Al Jazeera ne cachait pas son hostilité au président Moubarak, qui le lui rendait bien, allant jusqu’à dire qu’il s’agissait d’une chaine de télévision qui avait son propre pays. Quoi qu’il en soit Al Jazeera a pesé de tout son poids sur le printemps arabe au point d’être accusé d’y avoir contribué. Le Qatar continue à donner généreusement aux Frères ; il soutient les extrémistes islamistes en Libye et il aide ouvertement les rebelles islamiques en Syrie.

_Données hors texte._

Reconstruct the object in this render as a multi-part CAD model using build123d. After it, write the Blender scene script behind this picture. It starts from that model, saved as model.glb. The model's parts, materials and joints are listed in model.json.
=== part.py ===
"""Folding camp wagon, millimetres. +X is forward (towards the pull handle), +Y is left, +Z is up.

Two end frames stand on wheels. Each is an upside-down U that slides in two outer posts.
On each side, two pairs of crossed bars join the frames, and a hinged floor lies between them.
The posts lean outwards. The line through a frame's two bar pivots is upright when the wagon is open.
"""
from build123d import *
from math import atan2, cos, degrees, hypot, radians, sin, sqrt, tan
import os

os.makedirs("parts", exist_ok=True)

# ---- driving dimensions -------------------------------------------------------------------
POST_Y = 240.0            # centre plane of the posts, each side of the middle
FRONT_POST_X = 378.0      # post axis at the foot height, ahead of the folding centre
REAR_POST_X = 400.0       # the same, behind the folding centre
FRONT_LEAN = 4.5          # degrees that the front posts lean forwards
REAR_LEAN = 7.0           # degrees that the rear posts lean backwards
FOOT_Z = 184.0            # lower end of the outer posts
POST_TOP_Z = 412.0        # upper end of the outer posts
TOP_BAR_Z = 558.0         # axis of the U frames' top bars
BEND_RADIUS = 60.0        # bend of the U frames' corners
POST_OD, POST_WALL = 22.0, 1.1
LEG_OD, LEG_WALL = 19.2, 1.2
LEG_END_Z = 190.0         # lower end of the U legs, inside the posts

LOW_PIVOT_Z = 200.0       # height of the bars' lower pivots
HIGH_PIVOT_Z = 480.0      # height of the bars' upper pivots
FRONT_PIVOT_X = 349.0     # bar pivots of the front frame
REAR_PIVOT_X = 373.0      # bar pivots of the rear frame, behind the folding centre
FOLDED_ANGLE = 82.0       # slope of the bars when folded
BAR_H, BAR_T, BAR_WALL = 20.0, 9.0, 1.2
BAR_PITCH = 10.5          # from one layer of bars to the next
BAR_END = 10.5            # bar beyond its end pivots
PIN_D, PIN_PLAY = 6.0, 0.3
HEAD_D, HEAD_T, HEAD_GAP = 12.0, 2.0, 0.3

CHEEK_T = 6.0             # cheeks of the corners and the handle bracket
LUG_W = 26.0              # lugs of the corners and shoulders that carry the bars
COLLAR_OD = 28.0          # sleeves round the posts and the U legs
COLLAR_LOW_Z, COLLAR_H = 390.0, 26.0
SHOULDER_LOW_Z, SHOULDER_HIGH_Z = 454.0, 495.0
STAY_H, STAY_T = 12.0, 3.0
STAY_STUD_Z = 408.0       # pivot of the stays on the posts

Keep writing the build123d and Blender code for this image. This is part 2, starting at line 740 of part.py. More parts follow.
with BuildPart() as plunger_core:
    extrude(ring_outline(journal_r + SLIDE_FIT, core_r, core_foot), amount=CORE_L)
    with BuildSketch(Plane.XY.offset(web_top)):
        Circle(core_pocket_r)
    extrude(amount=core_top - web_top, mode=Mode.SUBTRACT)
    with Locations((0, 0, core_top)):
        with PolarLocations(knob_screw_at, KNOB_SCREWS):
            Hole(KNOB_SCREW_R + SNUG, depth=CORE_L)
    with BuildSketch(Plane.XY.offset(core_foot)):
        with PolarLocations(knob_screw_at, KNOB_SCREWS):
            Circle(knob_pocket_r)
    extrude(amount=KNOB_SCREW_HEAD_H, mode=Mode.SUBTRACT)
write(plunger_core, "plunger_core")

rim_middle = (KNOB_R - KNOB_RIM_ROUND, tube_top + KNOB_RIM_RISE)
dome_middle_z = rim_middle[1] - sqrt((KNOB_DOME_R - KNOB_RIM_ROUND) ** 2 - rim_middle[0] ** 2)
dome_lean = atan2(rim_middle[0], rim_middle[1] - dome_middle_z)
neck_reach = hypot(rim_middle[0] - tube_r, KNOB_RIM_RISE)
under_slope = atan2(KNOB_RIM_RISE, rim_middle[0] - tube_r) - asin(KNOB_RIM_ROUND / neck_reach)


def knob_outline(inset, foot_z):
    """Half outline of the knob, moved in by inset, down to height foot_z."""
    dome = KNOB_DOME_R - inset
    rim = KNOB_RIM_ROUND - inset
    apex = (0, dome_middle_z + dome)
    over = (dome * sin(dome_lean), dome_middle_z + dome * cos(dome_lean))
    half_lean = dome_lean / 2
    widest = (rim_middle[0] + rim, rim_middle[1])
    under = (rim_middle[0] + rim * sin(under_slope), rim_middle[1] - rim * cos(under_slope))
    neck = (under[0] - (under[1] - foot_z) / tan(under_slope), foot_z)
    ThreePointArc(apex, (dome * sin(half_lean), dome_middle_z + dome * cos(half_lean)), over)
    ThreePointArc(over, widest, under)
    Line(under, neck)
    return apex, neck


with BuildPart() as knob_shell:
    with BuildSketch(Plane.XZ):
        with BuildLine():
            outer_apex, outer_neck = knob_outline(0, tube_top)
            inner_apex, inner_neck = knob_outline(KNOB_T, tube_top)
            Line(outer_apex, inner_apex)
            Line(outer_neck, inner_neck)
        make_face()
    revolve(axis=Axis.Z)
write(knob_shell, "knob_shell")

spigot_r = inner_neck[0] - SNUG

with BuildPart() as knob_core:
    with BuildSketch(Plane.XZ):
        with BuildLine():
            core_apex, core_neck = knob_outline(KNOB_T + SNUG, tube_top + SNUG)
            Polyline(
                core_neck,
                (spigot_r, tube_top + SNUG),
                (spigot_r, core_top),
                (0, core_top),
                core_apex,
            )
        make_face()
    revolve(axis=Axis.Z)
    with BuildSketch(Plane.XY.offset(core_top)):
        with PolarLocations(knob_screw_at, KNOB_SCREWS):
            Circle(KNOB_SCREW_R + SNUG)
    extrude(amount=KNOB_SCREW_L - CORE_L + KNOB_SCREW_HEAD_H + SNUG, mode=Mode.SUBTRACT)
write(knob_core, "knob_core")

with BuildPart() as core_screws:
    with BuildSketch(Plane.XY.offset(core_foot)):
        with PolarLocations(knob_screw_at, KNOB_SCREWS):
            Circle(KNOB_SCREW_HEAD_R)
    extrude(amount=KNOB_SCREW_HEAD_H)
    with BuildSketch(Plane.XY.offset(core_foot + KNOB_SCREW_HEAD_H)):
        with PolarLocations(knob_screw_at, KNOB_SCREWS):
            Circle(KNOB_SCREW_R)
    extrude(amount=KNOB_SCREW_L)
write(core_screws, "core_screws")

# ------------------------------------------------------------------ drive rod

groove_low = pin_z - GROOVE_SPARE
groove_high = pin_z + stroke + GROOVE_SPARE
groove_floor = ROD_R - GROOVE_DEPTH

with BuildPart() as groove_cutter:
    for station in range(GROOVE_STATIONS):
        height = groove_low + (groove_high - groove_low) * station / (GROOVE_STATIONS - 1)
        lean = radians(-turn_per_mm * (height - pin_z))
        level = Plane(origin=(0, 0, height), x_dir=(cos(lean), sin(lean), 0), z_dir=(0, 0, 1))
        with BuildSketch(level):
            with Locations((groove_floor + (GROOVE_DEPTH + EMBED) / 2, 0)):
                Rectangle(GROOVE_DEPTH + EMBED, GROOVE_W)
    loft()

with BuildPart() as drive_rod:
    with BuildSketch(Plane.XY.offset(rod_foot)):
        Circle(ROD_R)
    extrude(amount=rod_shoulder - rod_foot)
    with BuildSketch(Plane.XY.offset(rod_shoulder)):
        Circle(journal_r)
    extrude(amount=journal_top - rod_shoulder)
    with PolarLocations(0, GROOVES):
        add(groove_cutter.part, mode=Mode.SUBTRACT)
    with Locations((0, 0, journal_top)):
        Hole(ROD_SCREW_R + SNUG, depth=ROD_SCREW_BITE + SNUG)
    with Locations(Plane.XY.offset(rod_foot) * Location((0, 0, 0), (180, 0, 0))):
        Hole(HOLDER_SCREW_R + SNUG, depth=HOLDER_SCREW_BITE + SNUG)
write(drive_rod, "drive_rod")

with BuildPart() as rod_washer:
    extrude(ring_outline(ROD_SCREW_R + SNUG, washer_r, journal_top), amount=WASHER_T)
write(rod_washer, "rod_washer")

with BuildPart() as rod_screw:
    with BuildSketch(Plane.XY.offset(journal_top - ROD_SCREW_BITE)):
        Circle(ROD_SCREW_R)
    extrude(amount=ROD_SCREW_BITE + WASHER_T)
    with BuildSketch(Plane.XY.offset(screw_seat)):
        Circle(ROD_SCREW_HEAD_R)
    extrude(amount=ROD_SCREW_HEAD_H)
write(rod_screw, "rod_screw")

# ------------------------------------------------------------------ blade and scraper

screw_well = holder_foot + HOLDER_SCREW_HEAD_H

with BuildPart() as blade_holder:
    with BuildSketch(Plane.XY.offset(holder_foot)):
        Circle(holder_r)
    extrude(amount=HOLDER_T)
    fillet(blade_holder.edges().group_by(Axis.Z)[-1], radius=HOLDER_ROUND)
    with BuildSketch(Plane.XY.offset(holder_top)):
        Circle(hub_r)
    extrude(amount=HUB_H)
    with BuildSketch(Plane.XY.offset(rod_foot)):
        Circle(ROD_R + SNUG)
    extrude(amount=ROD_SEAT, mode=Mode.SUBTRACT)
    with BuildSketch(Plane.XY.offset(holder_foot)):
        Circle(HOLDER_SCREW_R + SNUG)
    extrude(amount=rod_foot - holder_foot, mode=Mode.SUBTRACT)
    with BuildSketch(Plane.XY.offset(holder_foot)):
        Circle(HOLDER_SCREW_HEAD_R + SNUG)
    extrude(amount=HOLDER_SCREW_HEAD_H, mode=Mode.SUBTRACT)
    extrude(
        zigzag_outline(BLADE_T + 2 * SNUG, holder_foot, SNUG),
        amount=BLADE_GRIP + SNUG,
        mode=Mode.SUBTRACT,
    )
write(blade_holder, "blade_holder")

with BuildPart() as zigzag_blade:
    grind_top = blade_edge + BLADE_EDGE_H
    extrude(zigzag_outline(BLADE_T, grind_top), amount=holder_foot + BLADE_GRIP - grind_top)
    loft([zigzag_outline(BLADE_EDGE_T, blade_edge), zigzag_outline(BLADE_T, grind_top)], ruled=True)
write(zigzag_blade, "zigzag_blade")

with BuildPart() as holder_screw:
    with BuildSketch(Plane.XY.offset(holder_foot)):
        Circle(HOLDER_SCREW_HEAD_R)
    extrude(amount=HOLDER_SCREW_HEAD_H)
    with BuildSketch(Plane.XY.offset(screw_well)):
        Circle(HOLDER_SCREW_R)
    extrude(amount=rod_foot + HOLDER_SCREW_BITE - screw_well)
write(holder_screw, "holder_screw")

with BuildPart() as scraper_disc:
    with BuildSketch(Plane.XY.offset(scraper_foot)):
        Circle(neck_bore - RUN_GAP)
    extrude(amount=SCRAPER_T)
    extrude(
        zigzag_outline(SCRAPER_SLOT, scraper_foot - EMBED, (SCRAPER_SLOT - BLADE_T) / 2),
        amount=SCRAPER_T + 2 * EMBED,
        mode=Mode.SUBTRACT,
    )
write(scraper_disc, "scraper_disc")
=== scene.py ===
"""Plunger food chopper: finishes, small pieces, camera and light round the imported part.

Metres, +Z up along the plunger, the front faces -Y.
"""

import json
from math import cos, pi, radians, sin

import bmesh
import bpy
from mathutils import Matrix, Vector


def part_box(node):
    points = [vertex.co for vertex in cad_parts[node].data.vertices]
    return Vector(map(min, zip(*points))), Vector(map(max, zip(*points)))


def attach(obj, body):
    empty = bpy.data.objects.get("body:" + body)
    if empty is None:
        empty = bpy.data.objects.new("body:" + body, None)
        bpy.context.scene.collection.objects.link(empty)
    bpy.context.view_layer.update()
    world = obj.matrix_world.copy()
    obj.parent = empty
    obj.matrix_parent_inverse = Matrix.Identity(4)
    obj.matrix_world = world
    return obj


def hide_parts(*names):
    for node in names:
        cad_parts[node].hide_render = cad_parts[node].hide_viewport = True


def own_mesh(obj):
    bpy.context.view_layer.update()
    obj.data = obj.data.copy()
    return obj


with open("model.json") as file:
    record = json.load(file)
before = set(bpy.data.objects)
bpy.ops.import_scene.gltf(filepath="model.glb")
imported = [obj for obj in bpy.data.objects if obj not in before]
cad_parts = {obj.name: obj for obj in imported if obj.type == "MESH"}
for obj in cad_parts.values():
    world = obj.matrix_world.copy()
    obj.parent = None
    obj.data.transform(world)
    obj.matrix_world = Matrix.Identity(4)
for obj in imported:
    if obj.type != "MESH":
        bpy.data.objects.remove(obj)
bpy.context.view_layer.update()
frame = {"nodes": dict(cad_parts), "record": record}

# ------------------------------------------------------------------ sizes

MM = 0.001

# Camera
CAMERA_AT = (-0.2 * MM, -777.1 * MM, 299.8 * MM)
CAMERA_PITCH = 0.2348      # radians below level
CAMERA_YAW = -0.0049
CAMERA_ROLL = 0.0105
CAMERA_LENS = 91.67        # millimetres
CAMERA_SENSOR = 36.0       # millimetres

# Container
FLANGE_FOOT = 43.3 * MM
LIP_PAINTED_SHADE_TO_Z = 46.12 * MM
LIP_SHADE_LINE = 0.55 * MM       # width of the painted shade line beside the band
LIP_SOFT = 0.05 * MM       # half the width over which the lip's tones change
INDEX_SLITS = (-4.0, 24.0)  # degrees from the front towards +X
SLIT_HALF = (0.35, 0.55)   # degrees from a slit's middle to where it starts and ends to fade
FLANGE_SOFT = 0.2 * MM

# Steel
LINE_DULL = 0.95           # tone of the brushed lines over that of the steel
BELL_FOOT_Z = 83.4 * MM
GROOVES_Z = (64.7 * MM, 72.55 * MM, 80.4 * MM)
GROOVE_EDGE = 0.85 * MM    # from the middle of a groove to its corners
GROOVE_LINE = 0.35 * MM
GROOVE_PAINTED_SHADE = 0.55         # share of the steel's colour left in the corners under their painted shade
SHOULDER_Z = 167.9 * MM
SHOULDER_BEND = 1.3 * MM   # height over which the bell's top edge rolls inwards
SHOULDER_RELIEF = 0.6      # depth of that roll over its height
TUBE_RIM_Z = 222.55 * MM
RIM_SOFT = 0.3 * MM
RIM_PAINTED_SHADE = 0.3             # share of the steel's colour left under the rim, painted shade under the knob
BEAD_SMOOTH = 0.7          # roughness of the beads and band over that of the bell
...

Après avoir applaudi l’arrivée des Frères au pouvoir en Égypte, le Qatar n’a toujours pas accepté la nouvelle donne et Qaradawi répété à l’envie que c’est un devoir pour les Musulmans que de soutenir Morsy.

 

Pour Téhéran, la chute de Morsy ne pouvait plus mal tomber. Le pays est durement touché par les sanctions occidentales ; son allié le plus fidèle, Assad, se bat pour sa survie en Syrie ; son autre allié, le Hezbollah, qui avait envoyé des milliers de ses hommes pour défendre Assad a subi de lourdes pertes ; au Liban on s’indigne de son intervention et la vieille alliance des Sunnites et des Chrétiens est en train de renaître. Le Hamas pour sa part a quitté la Syrie sur la pointe des pieds. Ce qui ne veut pas dire que l’Iran est prêt à renoncer à ses ambitions régionales ou à son programme nucléaire.

 

En dernière analyse le « printemps arabe » a surtout mis en lumière l’étendue de l’influence de l’Islam sur les populations du Moyen-Orient. La région traverse maintenant un bouleversement aux conséquences encore incalculables.  En Égypte un raz de marée des forces non islamiques a renversé le régime des Frères Musulmans. Toute la question est de savoir à quelle sortie de crise il faut s’attendre. Si le pays arrive, avec l’aide des états arabes amis, à trouver un nouvel ordre politique qui ramène  la paix civile, ce sera un revers sérieux  porté au terrorisme islamique et aux ambitions de l’Iran dans la région. Les États-Unis ont leur rôle à jouer dans cette partie dangereuse. Soutenir le nouveau régime est vital non seulement pour ce dernier, mais encore pour les intérêts américains et ceux de l’occident. Il faut espérer qu’ils s’en rendront compte à temps.